[START Dataset extract]

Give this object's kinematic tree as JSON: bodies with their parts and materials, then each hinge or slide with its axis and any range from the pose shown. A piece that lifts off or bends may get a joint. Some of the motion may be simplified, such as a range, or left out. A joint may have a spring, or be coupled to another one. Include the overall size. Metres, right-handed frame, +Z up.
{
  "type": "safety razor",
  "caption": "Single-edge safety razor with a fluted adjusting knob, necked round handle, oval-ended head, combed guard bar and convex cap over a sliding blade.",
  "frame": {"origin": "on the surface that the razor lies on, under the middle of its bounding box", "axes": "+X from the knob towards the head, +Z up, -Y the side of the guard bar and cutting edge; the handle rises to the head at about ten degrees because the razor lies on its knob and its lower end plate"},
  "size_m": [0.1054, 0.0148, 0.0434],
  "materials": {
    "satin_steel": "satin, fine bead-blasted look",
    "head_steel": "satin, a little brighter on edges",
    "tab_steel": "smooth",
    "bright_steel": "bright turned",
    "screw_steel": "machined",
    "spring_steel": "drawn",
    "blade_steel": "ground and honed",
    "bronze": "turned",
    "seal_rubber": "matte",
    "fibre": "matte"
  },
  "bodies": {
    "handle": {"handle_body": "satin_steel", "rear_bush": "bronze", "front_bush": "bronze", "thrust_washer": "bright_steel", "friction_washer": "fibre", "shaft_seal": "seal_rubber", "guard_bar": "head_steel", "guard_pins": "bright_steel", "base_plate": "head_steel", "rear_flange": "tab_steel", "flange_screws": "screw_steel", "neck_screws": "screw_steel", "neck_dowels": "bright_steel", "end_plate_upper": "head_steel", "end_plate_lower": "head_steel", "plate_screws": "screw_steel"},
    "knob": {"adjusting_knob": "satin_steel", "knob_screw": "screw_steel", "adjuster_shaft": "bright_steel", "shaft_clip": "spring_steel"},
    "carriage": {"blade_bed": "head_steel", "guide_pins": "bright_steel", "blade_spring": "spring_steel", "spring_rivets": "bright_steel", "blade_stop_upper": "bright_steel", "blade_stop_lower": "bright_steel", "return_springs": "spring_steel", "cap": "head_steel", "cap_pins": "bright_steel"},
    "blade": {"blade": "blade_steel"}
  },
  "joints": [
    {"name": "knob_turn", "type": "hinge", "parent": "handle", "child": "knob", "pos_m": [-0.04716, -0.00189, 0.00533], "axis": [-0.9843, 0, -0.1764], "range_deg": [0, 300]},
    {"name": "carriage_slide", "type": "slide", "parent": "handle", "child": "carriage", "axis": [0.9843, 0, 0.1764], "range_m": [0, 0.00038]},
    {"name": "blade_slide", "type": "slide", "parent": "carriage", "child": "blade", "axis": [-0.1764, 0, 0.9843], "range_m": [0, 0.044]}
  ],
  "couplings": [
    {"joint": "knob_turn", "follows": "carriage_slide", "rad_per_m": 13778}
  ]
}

[END Dataset extract]

* Task prompt *
Print the listing above in full, exactly as it is.

* Finished answer *
Give this object's kinematic tree as JSON: bodies with their parts and materials, then each hinge or slide with its axis and any range from the pose shown. A piece that lifts off or bends may get a joint. Some of the motion may be simplified, such as a range, or left out. A joint may have a spring, or be coupled to another one. Include the overall size. Metres, right-handed frame, +Z up.
{
  "type": "safety razor",
  "caption": "Single-edge safety razor with a fluted adjusting knob, necked round handle, oval-ended head, combed guard bar and convex cap over a sliding blade.",
  "frame": {"origin": "on the surface that the razor lies on, under the middle of its bounding box", "axes": "+X from the knob towards the head, +Z up, -Y the side of the guard bar and cutting edge; the handle rises to the head at about ten degrees because the razor lies on its knob and its lower end plate"},
  "size_m": [0.1054, 0.0148, 0.0434],
  "materials": {
    "satin_steel": "satin, fine bead-blasted look",
    "head_steel": "satin, a little brighter on edges",
    "tab_steel": "smooth",
    "bright_steel": "bright turned",
    "screw_steel": "machined",
    "spring_steel": "drawn",
    "blade_steel": "ground and honed",
    "bronze": "turned",
    "seal_rubber": "matte",
    "fibre": "matte"
  },
  "bodies": {
    "handle": {"handle_body": "satin_steel", "rear_bush": "bronze", "front_bush": "bronze", "thrust_washer": "bright_steel", "friction_washer": "fibre", "shaft_seal": "seal_rubber", "guard_bar": "head_steel", "guard_pins": "bright_steel", "base_plate": "head_steel", "rear_flange": "tab_steel", "flange_screws": "screw_steel", "neck_screws": "screw_steel", "neck_dowels": "bright_steel", "end_plate_upper": "head_steel", "end_plate_lower": "head_steel", "plate_screws": "screw_steel"},
    "knob": {"adjusting_knob": "satin_steel", "knob_screw": "screw_steel", "adjuster_shaft": "bright_steel", "shaft_clip": "spring_steel"},
    "carriage": {"blade_bed": "head_steel", "guide_pins": "bright_steel", "blade_spring": "spring_steel", "spring_rivets": "bright_steel", "blade_stop_upper": "bright_steel", "blade_stop_lower": "bright_steel", "return_springs": "spring_steel", "cap": "head_steel", "cap_pins": "bright_steel"},
    "blade": {"blade": "blade_steel"}
  },
  "joints": [
    {"name": "knob_turn", "type": "hinge", "parent": "handle", "child": "knob", "pos_m": [-0.04716, -0.00189, 0.00533], "axis": [-0.9843, 0, -0.1764], "range_deg": [0, 300]},
    {"name": "carriage_slide", "type": "slide", "parent": "handle", "child": "carriage", "axis": [0.9843, 0, 0.1764], "range_m": [0, 0.00038]},
    {"name": "blade_slide", "type": "slide", "parent": "carriage", "child": "blade", "axis": [-0.1764, 0, 0.9843], "range_m": [0, 0.044]}
  ],
  "couplings": [
    {"joint": "knob_turn", "follows": "carriage_slide", "rad_per_m": 13778}
  ]
}